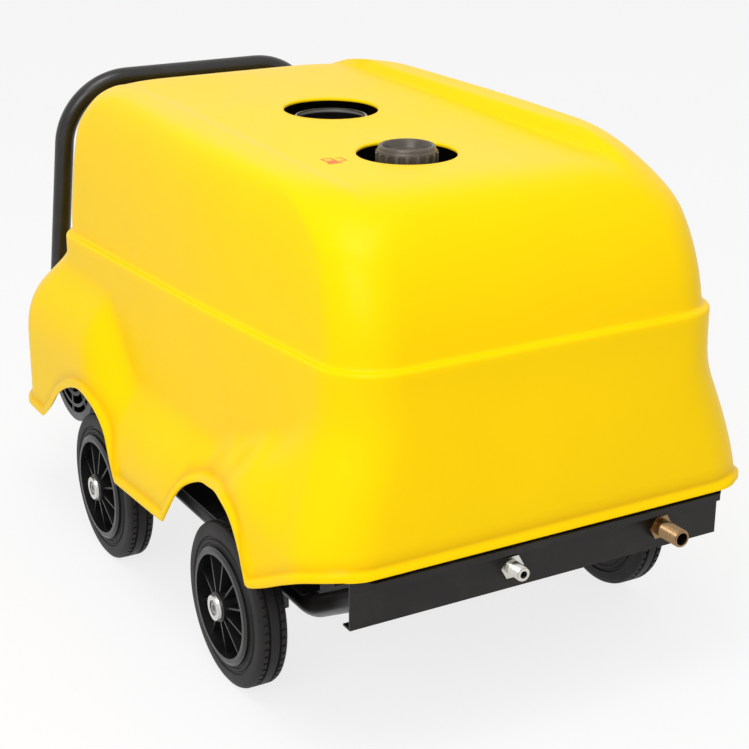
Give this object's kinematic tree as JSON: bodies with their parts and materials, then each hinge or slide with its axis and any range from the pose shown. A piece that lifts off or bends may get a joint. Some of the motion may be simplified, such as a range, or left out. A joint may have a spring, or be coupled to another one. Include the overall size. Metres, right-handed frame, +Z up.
{
  "type": "pressure washer",
  "caption": "Hot-water pressure washer on a wheeled tube frame, with a lift-off hood, push handle, screw fuel cap, flue outlet and front hose fittings.",
  "frame": {"origin": "on the floor under the middle of the whole machine's bounding box", "axes": "+X to the right seen from the front plate, +Y from the front plate towards the push handle, +Z up"},
  "size_m": [0.7728, 1.3064, 0.78],
  "materials": {
    "hood_yellow": "moulded plastic, satin gloss",
    "frame_black": "black powder coat, satin",
    "plate_black": "black powder coat, satin",
    "tyre_rubber": "matt solid rubber",
    "rim_black": "moulded plastic",
    "hub_silver": "zinc plated",
    "axle_steel": "zinc plated",
    "fastener_steel": "zinc plated",
    "inlet_brass": "turned brass, slightly dull",
    "outlet_steel": "bright turned steel",
    "cap_black": "moulded plastic",
    "seal_rubber": "rubber",
    "tank_plastic": "moulded polyethylene",
    "water_plastic": "natural polyethylene",
    "stainless": "stainless sheet",
    "tray_steel": "black paint",
    "cast_grey": "die cast",
    "motor_paint": "dark grey paint",
    "pump_brass": "forged brass",
    "hose_rubber": "reinforced rubber",
    "coil_steel": "steel tube",
    "panel_plastic": "moulded plastic",
    "knob_black": "moulded plastic",
    "knob_red": "moulded plastic",
    "dial_white": "white dial in a steel case"
  },
  "bodies": {
    "machine": {"push_handle": "frame_black", "chassis_frame": "frame_black", "handle_clamps": "frame_black", "floor_tray": "tray_steel", "clamp_bolts": "fastener_steel", "front_bumper_plate": "plate_black", "front_axle": "axle_steel", "rear_axle": "axle_steel", "axle_end_screws": "fastener_steel", "water_inlet": "inlet_brass", "pressure_outlet": "outlet_steel", "outlet_locknut": "outlet_steel", "tank_stand": "frame_black", "fuel_tank": "tank_plastic", "filler_neck": "tank_plastic", "boiler_shell": "stainless", "boiler_lid": "stainless", "heating_coil": "coil_steel", "flue_pipe": "stainless", "burner_housing": "cast_grey", "burner_motor": "motor_paint", "blast_tube": "stainless", "ignition_transformer": "panel_plastic", "motor_body": "motor_paint", "motor_fan_cowl": "motor_paint", "terminal_box": "panel_plastic", "pump_crankcase": "cast_grey", "pump_head": "pump_brass", "unloader_valve": "pump_brass", "float_tank": "water_plastic", "inlet_hose": "hose_rubber", "suction_hose": "hose_rubber", "coil_feed_pipe": "axle_steel", "coil_outlet_pipe": "axle_steel", "panel_stand": "frame_black", "control_box": "panel_plastic", "pressure_gauge": "dial_white"},
    "hood": {"hood": "hood_yellow"},
    "fuel_cap_seal": {"fuel_cap_seal": "seal_rubber"},
    "fuel_cap": {"fuel_cap": "cap_black"},
    "motor_rotor": {"motor_shaft": "axle_steel", "motor_fan": "rim_black", "shaft_coupling": "cast_grey"},
    "burner_fan": {"burner_fan": "cast_grey"},
    "pressure_knob": {"pressure_knob": "knob_black"},
    "main_switch_knob": {"main_switch_knob": "knob_red"},
    "thermostat_knob": {"thermostat_knob": "knob_black"},
    "gauge_needle": {"gauge_needle": "knob_red"},
    "front_left_wheel": {"front_left_tyre": "tyre_rubber", "front_left_rim": "rim_black", "front_left_hub_ring": "hub_silver"},
    "front_right_wheel": {"front_right_tyre": "tyre_rubber", "front_right_rim": "rim_black", "front_right_hub_ring": "hub_silver"},
    "rear_left_wheel": {"rear_left_tyre": "tyre_rubber", "rear_left_rim": "rim_black", "rear_left_hub_ring": "hub_silver"},
    "rear_right_wheel": {"rear_right_tyre": "tyre_rubber", "rear_right_rim": "rim_black", "rear_right_hub_ring": "hub_silver"}
  },
  "joints": [
    {"name": "front_left_wheel_spin", "type": "hinge", "parent": "machine", "child": "front_left_wheel", "pos_m": [-0.337, -0.30459, 0.125], "axis": [1, 0, 0], "continuous": true},
    {"name": "front_right_wheel_spin", "type": "hinge", "parent": "machine", "child": "front_right_wheel", "pos_m": [0.337, -0.30459, 0.125], "axis": [1, 0, 0], "continuous": true},
    {"name": "rear_left_wheel_spin", "type": "hinge", "parent": "machine", "child": "rear_left_wheel", "pos_m": [-0.337, 0.18091, 0.125], "axis": [1, 0, 0], "continuous": true},
    {"name": "rear_right_wheel_spin", "type": "hinge", "parent": "machine", "child": "rear_right_wheel", "pos_m": [0.337, 0.18091, 0.125], "axis": [1, 0, 0], "continuous": true},
    {"name": "hood_lift", "type": "slide", "parent": "machine", "child": "hood", "axis": [0, 0, 1], "range_m": [0, 0.62]},
    {"name": "fuel_cap_rise", "type": "slide", "parent": "machine", "child": "fuel_cap_seal", "axis": [0, 0, 1], "range_m": [0, 0.036]},
    {"name": "fuel_cap_turn", "type": "hinge", "parent": "fuel_cap_seal", "child": "fuel_cap", "pos_m": [-0.039, -0.27729, 0.74], "axis": [0, 0, 1], "range_deg": [0, 1080]},
    {"name": "motor_spin", "type": "hinge", "parent": "machine", "child": "motor_rotor", "pos_m": [-0.1, 0.37971, 0.284], "axis": [1, 0, 0], "continuous": true},
    {"name": "burner_fan_spin", "type": "hinge", "parent": "machine", "child": "burner_fan", "pos_m": [0, -0.30529, 0.275], "axis": [1, 0, 0], "continuous": true},
    {"name": "pressure_knob_turn", "type": "hinge", "parent": "machine", "child": "pressure_knob", "pos_m": [0.143, 0.47871, 0.37], "axis": [0, 0, -1], "range_deg": [0, 270]},
    {"name": "main_switch_turn", "type": "hinge", "parent": "machine", "child": "main_switch_knob", "pos_m": [0.088, 0.40171, 0.572], "axis": [0, -1, 0], "range_deg": [0, 90]},
    {"name": "thermostat_turn", "type": "hinge", "parent": "machine", "child": "thermostat_knob", "pos_m": [0, 0.40171, 0.572], "axis": [0, -1, 0], "range_deg": [0, 270]},
    {"name": "gauge_needle_turn", "type": "hinge", "parent": "machine", "child": "gauge_needle", "pos_m": [-0.088, 0.40171, 0.572], "axis": [0, -1, 0], "range_deg": [0, 270]}
  ],
  "couplings": [
    {"joint": "fuel_cap_rise", "follows": "fuel_cap_turn", "m_per_rad": 0.0019099}
  ]
}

------------------------------

Task instructions:
Each line of the material above needs to be quoted exactly, please.

Finished answer:
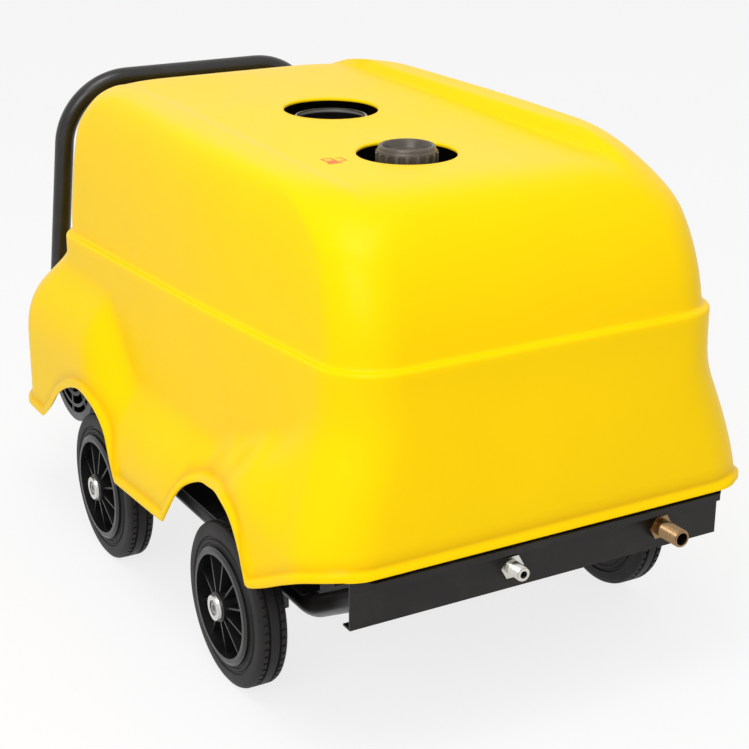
Give this object's kinematic tree as JSON: bodies with their parts and materials, then each hinge or slide with its axis and any range from the pose shown. A piece that lifts off or bends may get a joint. Some of the motion may be simplified, such as a range, or left out. A joint may have a spring, or be coupled to another one. Include the overall size. Metres, right-handed frame, +Z up.
{
  "type": "pressure washer",
  "caption": "Hot-water pressure washer on a wheeled tube frame, with a lift-off hood, push handle, screw fuel cap, flue outlet and front hose fittings.",
  "frame": {"origin": "on the floor under the middle of the whole machine's bounding box", "axes": "+X to the right seen from the front plate, +Y from the front plate towards the push handle, +Z up"},
  "size_m": [0.7728, 1.3064, 0.78],
  "materials": {
    "hood_yellow": "moulded plastic, satin gloss",
    "frame_black": "black powder coat, satin",
    "plate_black": "black powder coat, satin",
    "tyre_rubber": "matt solid rubber",
    "rim_black": "moulded plastic",
    "hub_silver": "zinc plated",
    "axle_steel": "zinc plated",
    "fastener_steel": "zinc plated",
    "inlet_brass": "turned brass, slightly dull",
    "outlet_steel": "bright turned steel",
    "cap_black": "moulded plastic",
    "seal_rubber": "rubber",
    "tank_plastic": "moulded polyethylene",
    "water_plastic": "natural polyethylene",
    "stainless": "stainless sheet",
    "tray_steel": "black paint",
    "cast_grey": "die cast",
    "motor_paint": "dark grey paint",
    "pump_brass": "forged brass",
    "hose_rubber": "reinforced rubber",
    "coil_steel": "steel tube",
    "panel_plastic": "moulded plastic",
    "knob_black": "moulded plastic",
    "knob_red": "moulded plastic",
    "dial_white": "white dial in a steel case"
  },
  "bodies": {
    "machine": {"push_handle": "frame_black", "chassis_frame": "frame_black", "handle_clamps": "frame_black", "floor_tray": "tray_steel", "clamp_bolts": "fastener_steel", "front_bumper_plate": "plate_black", "front_axle": "axle_steel", "rear_axle": "axle_steel", "axle_end_screws": "fastener_steel", "water_inlet": "inlet_brass", "pressure_outlet": "outlet_steel", "outlet_locknut": "outlet_steel", "tank_stand": "frame_black", "fuel_tank": "tank_plastic", "filler_neck": "tank_plastic", "boiler_shell": "stainless", "boiler_lid": "stainless", "heating_coil": "coil_steel", "flue_pipe": "stainless", "burner_housing": "cast_grey", "burner_motor": "motor_paint", "blast_tube": "stainless", "ignition_transformer": "panel_plastic", "motor_body": "motor_paint", "motor_fan_cowl": "motor_paint", "terminal_box": "panel_plastic", "pump_crankcase": "cast_grey", "pump_head": "pump_brass", "unloader_valve": "pump_brass", "float_tank": "water_plastic", "inlet_hose": "hose_rubber", "suction_hose": "hose_rubber", "coil_feed_pipe": "axle_steel", "coil_outlet_pipe": "axle_steel", "panel_stand": "frame_black", "control_box": "panel_plastic", "pressure_gauge": "dial_white"},
    "hood": {"hood": "hood_yellow"},
    "fuel_cap_seal": {"fuel_cap_seal": "seal_rubber"},
    "fuel_cap": {"fuel_cap": "cap_black"},
    "motor_rotor": {"motor_shaft": "axle_steel", "motor_fan": "rim_black", "shaft_coupling": "cast_grey"},
    "burner_fan": {"burner_fan": "cast_grey"},
    "pressure_knob": {"pressure_knob": "knob_black"},
    "main_switch_knob": {"main_switch_knob": "knob_red"},
    "thermostat_knob": {"thermostat_knob": "knob_black"},
    "gauge_needle": {"gauge_needle": "knob_red"},
    "front_left_wheel": {"front_left_tyre": "tyre_rubber", "front_left_rim": "rim_black", "front_left_hub_ring": "hub_silver"},
    "front_right_wheel": {"front_right_tyre": "tyre_rubber", "front_right_rim": "rim_black", "front_right_hub_ring": "hub_silver"},
    "rear_left_wheel": {"rear_left_tyre": "tyre_rubber", "rear_left_rim": "rim_black", "rear_left_hub_ring": "hub_silver"},
    "rear_right_wheel": {"rear_right_tyre": "tyre_rubber", "rear_right_rim": "rim_black", "rear_right_hub_ring": "hub_silver"}
  },
  "joints": [
    {"name": "front_left_wheel_spin", "type": "hinge", "parent": "machine", "child": "front_left_wheel", "pos_m": [-0.337, -0.30459, 0.125], "axis": [1, 0, 0], "continuous": true},
    {"name": "front_right_wheel_spin", "type": "hinge", "parent": "machine", "child": "front_right_wheel", "pos_m": [0.337, -0.30459, 0.125], "axis": [1, 0, 0], "continuous": true},
    {"name": "rear_left_wheel_spin", "type": "hinge", "parent": "machine", "child": "rear_left_wheel", "pos_m": [-0.337, 0.18091, 0.125], "axis": [1, 0, 0], "continuous": true},
    {"name": "rear_right_wheel_spin", "type": "hinge", "parent": "machine", "child": "rear_right_wheel", "pos_m": [0.337, 0.18091, 0.125], "axis": [1, 0, 0], "continuous": true},
    {"name": "hood_lift", "type": "slide", "parent": "machine", "child": "hood", "axis": [0, 0, 1], "range_m": [0, 0.62]},
    {"name": "fuel_cap_rise", "type": "slide", "parent": "machine", "child": "fuel_cap_seal", "axis": [0, 0, 1], "range_m": [0, 0.036]},
    {"name": "fuel_cap_turn", "type": "hinge", "parent": "fuel_cap_seal", "child": "fuel_cap", "pos_m": [-0.039, -0.27729, 0.74], "axis": [0, 0, 1], "range_deg": [0, 1080]},
    {"name": "motor_spin", "type": "hinge", "parent": "machine", "child": "motor_rotor", "pos_m": [-0.1, 0.37971, 0.284], "axis": [1, 0, 0], "continuous": true},
    {"name": "burner_fan_spin", "type": "hinge", "parent": "machine", "child": "burner_fan", "pos_m": [0, -0.30529, 0.275], "axis": [1, 0, 0], "continuous": true},
    {"name": "pressure_knob_turn", "type": "hinge", "parent": "machine", "child": "pressure_knob", "pos_m": [0.143, 0.47871, 0.37], "axis": [0, 0, -1], "range_deg": [0, 270]},
    {"name": "main_switch_turn", "type": "hinge", "parent": "machine", "child": "main_switch_knob", "pos_m": [0.088, 0.40171, 0.572], "axis": [0, -1, 0], "range_deg": [0, 90]},
    {"name": "thermostat_turn", "type": "hinge", "parent": "machine", "child": "thermostat_knob", "pos_m": [0, 0.40171, 0.572], "axis": [0, -1, 0], "range_deg": [0, 270]},
    {"name": "gauge_needle_turn", "type": "hinge", "parent": "machine", "child": "gauge_needle", "pos_m": [-0.088, 0.40171, 0.572], "axis": [0, -1, 0], "range_deg": [0, 270]}
  ],
  "couplings": [
    {"joint": "fuel_cap_rise", "follows": "fuel_cap_turn", "m_per_rad": 0.0019099}
  ]
}